How has your week been? Do you have tips for making connections and building community? How about any favorite board games (non-competitive games in particular)?

2 thoughts on “{sqt} – finding community and playing board games

  1. S has counted to 1000. I’m excited to tell him R has as well, and beyond! He doesn’t know anyone else who has the patience to get that high.

    We have found three families through church with whom we spend time in different ways. One has their kids in charter school (their younger boy and S are close friends), one is homeschooling (their girl and J are close friends), and one has a single boy around J’s age, which makes for slightly calmer get togethers which is a blessing for my sanity (ha ha).
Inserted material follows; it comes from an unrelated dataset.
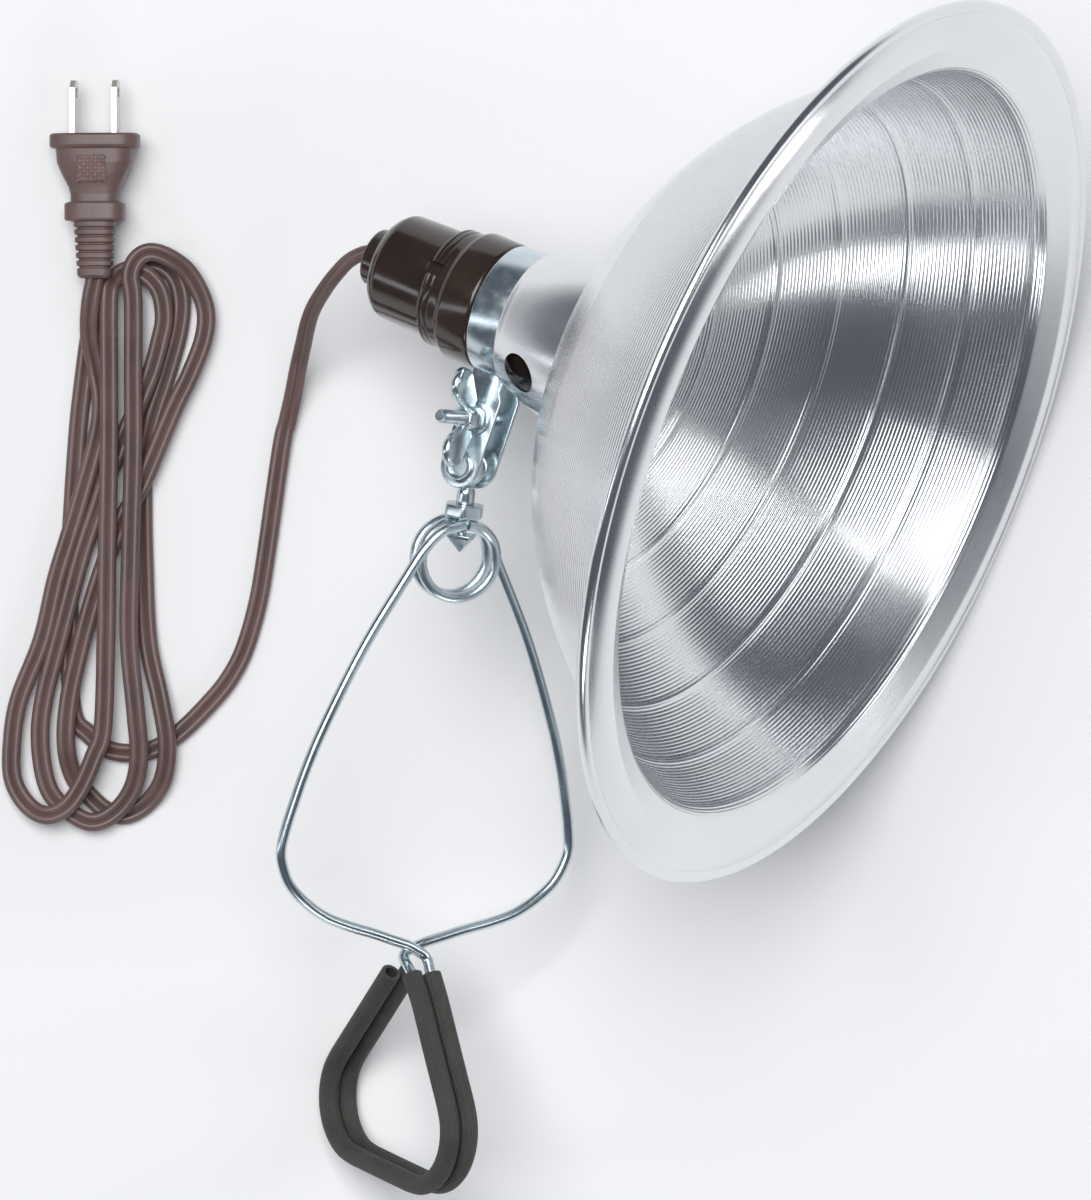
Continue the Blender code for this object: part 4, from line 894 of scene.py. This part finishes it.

    We all share the same core beliefs and convictions, and the moms (and dads, when I see them) are good friends and great encouragements to us. Personalities are all vastly different. Backgrounds are incredibly different (one family is from the midwest, another from Turkey!). It took about nine months of somewhat deliberately and intentionally pursuing and planning hang outs to realize who was also seeking the same kind of community and connection as we were. Our times together are unstructured and mainly just a way for us all to stay casually connected with people outside our immediate family (or school, for the one family). For the kids in school, getting together is either a late afternoon or weekend thing.
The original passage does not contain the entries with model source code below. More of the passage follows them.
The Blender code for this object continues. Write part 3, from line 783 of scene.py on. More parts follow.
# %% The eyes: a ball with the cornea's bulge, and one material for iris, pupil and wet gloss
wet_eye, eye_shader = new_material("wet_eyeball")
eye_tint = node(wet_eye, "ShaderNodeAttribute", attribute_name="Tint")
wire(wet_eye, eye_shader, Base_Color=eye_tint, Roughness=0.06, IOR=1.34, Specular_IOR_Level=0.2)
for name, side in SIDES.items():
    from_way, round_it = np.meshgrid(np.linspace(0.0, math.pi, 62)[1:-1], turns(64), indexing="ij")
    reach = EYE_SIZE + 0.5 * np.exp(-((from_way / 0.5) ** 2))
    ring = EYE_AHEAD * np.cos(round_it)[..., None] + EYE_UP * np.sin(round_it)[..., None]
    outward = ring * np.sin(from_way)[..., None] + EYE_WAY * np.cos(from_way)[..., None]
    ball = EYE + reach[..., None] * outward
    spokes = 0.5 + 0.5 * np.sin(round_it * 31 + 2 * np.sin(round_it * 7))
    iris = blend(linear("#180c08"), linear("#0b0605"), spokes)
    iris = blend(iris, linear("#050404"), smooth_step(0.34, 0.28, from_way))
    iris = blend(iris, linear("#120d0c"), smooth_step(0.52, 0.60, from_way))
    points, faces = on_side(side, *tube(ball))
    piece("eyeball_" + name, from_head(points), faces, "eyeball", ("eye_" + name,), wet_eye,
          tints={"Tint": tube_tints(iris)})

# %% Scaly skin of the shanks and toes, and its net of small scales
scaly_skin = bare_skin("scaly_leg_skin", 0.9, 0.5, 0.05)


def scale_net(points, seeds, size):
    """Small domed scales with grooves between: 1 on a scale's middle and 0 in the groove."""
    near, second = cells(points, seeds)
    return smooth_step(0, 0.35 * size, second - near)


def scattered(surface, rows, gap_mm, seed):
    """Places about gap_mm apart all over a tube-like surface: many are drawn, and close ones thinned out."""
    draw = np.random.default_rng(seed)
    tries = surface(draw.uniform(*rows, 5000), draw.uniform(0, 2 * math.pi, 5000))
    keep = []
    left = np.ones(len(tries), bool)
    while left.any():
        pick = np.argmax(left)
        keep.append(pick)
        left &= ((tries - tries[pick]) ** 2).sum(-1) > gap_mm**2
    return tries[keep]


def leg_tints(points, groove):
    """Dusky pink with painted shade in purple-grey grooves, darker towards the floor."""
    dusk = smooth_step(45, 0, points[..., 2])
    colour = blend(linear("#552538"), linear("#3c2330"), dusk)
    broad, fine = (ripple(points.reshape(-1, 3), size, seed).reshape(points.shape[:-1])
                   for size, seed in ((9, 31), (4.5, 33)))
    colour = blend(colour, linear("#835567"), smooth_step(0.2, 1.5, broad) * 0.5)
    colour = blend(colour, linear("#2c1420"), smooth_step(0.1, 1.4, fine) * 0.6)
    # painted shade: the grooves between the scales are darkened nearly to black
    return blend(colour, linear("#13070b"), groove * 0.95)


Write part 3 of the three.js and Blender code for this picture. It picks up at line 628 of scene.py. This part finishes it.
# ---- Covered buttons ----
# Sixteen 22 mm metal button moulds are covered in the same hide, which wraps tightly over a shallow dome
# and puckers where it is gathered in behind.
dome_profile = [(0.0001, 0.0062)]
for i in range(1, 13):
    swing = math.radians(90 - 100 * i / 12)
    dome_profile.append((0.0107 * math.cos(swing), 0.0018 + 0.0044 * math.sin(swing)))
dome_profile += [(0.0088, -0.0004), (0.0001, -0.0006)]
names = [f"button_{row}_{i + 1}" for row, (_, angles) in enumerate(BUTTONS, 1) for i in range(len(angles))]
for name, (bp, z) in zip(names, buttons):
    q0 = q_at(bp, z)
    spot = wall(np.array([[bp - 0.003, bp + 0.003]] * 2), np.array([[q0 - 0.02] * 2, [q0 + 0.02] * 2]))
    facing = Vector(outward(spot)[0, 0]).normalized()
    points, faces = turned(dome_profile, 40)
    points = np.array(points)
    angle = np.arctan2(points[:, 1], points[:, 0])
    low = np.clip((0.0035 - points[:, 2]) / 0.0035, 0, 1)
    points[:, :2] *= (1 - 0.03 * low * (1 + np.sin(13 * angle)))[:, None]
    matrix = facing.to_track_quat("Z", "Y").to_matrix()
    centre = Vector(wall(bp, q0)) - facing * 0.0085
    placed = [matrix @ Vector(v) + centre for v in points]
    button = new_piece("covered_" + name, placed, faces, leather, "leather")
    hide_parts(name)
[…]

    The main challenge I had run into before: other people were already fairly established in their own friend groups or social structures. And traditional homeschool gatherings for this age of kids are just stressful because I’d just be watching the younger two kids amongst a mass of tiny bodies and hope that the older two are included among kids who already have friends.

    For all of these three families, I got to know them initially through our church small group and/or the summer women’s Bible study I did.

    I have also been blessed with the friendship of two Catholic families, one we met through Robbie’s work and one whom I know from Homeschool Honor’s Society over a decade ago. They both have kids similar in age to one of my oldest two and then one of my youngest two.

    All of that to say, it’s taken awhile to realize what our family needed, what kind of commitment we could offer to others, and how to really get to know people without enduring large stressful gatherings and coming out the other end feeling like we just survived a crowded amusement park instead of enjoying community and playtime. It ended up happening because I “dated” other families who might be a good fit and a few of them stuck! I know it’s easier for me to put myself out there than it is for some, but it’s hard for me to find people willing to talk about deeper or more honest things than the small talk moms often stick to. Diving into that deeper plane can be difficult to navigate and I’m often impatient to get there. Having prior connection or meeting in a more vulnerable setting (like the Bible study) really helped.

  2. I wish I lived closer to you! I’m in Maryland, but at least three of my six kids are on the autism spectrum, and my husband and I were undiagnosed as children, but clearly on the spectrum in hindsight. My kids are all older than yours now (21 down to 11), but I well remember longing for just one or two compatible families, and maybe even a best friend for them!

    What I love about your post is the compassion and understanding you have for your children, and your delight in them. It seems to me that other than a strong faith life, these are the things that most help kids navigate life with joy. God bless you!